Published: 20:34, 29 October 2019
| Updated: 20:59, 29 October 2019
As the parties prepare for a general election on December 12 after the government failed to break the Brexit deadlock, Kent will be a key battleground when voters head for the polls.
Against a backdrop of unprecedented political turmoil and the Brexit crisis, the stakes could not be higher. Political editor Paul Francis assesses the prospects of the parties.
When Theresa May triggered an unexpected election in 2017, the outcome was far from what she had hoped for. Voters rewarded her ill-fated bid to secure a stronger mandate by depriving her of a working majority.
But in Kent, the Conservatives remained the dominant party - with one notable exception - and in many of the 17 seats, MPs saw their vote increase.
The results make it hard to imagine the circumstances in which the party’s grip on the county will be challenged. Its majorities in traditional strongholds such as Sevenoaks, Tonbridge and Malling, and Maidstone and The Weald, are on paper, impregnable.
Only two Kent seats feature in Labour’s top 100 targets and both are low down the list: Dover (93rd) and South Thanet (94).
So, are there any Conservative fault lines? The party lost control of two councils in May but that was partly down to pacts between the Green party and the Liberal Democrats not to contest certain wards.
And it retained Medway council relatively comfortably in the face of a challenge from Labour that seemed to fizzle out.
Brexit remains a touchstone issue and the three-year delay in delivering a deal has prompted the return of Nigel Farage to the political fray. Some Conservatives privately are worried about his impact, but single issue parties often find it difficult to convert protest votes into something more permanent.
Brexit has led to an awkward impasse in a seat that epitomises true blue Tory heartland more than any other - Tunbridge Wells. The issue about whether Greg Clark will stand as a candidate in the seat he has held since 2005 appears to have been resolved after he was given back the party whip - which he lost for joining an earlier revolt over a no-deal Brexit.
There is also an uncomfortable backdrop for the party in Dover, where incumbent MP Charlie Elphicke is facing three charges of sexual assault against two women, which he has firmly denied.
As to Labour’s prospects, it starts from a more modest position than it might have wanted and expected.
National polls show it is some distance from the heady days under Tony Blair when it won half the constituencies in the county at three successive elections from 1997.
It had a poor showing in the EU election, coming fifth in Ashford, Maidstone, Sevenoaks, Swale, and Tonbridge and Malling.
And it made modest progress in the preceding council elections, where it won control of just one authority, Gravesham, and narrowly fell short of winning Thanet.
The party’s failure to have an easily understood policy on Brexit is one factor and its contortions over what it would support and when have confused voters.
It will look to the trio of Medway seats and Sittingbourne and Sheppey to make inroads but none are official targets and all require Labour to secure a swing of more than 9% to defeat incumbent MPs.
In South Thanet, which is a target, the party has only just adopted its prospective parliamentary candidate after a messy selection process.
Against this background, there is one seat where Labour can point to evidence of an important breakthrough last time.
Canterbury saw Rosie Duffield edge out the long-serving Conservative MP Julian Brazier in one of the great shocks of 2017. But she is defending a slender majority of just 187 and faces a Conservative onslaught in what is shaping up to be a titanic struggle.
As for the Liberal Democrats, the election presents an opportunity to appeal to remain supporters with its pledge to scrap Brexit altogether.
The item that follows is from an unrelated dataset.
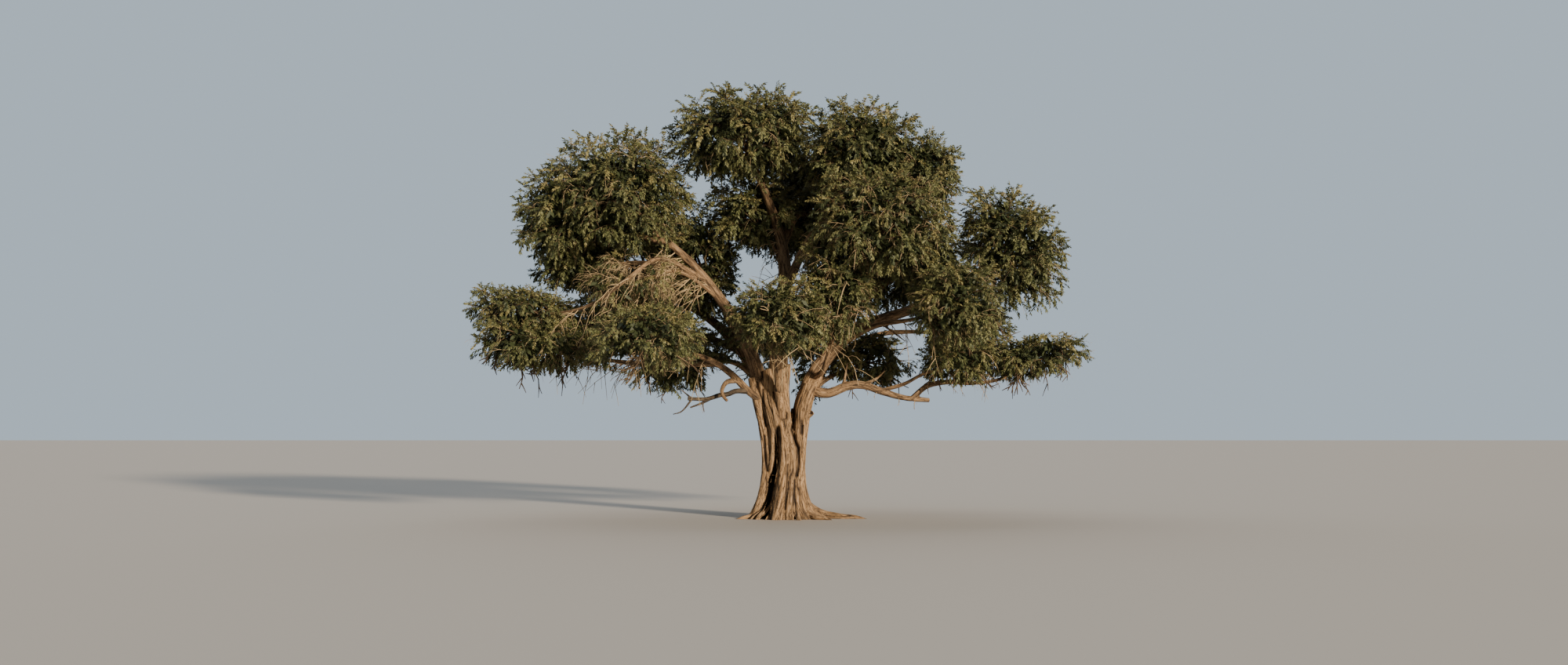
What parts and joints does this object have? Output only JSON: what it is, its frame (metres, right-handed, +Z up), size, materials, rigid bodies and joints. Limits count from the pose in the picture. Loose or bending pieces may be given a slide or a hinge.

It did well in the EU election, despite being overshadowed by the surge in support for the Brexit party.
It took second place in a string of areas, including Tunbridge Wells, Canterbury, Tonbridge and Malling, and Sevenoaks.
Its prospects of converting that support in to winning seats, however, are slim.
In constituencies like Maidstone and Canterbury, where it has previously had hopes of making a parliamentary breakthrough, it has been edged out by Labour.
For the Green party, the aim will be to build on its successes in council elections and position itself as the party that best represents those concerned about climate change and the environment. However, they are a fair way from being in a position to capture a seat.
And that applies equally to the Brexit Party, headed by the politician with the capacity to cause palpitations in all the mainstream parties.
The return of Nigel Farage to the frontline has put particular pressure on the Conservatives in Kent. But the success it had in the EU election was arguably a classic protest vote; and that often dissipates at general elections.
So, the stakes are high for all the parties in what will be an election unlike any other in recent times.
The unpredictable and volatile nature of politics, with Brexit casting a long shadow, could throw up surprises.
And perhaps the surprise in Kent will be that once the votes are counted, the political map will again be dominated by a shade of blue.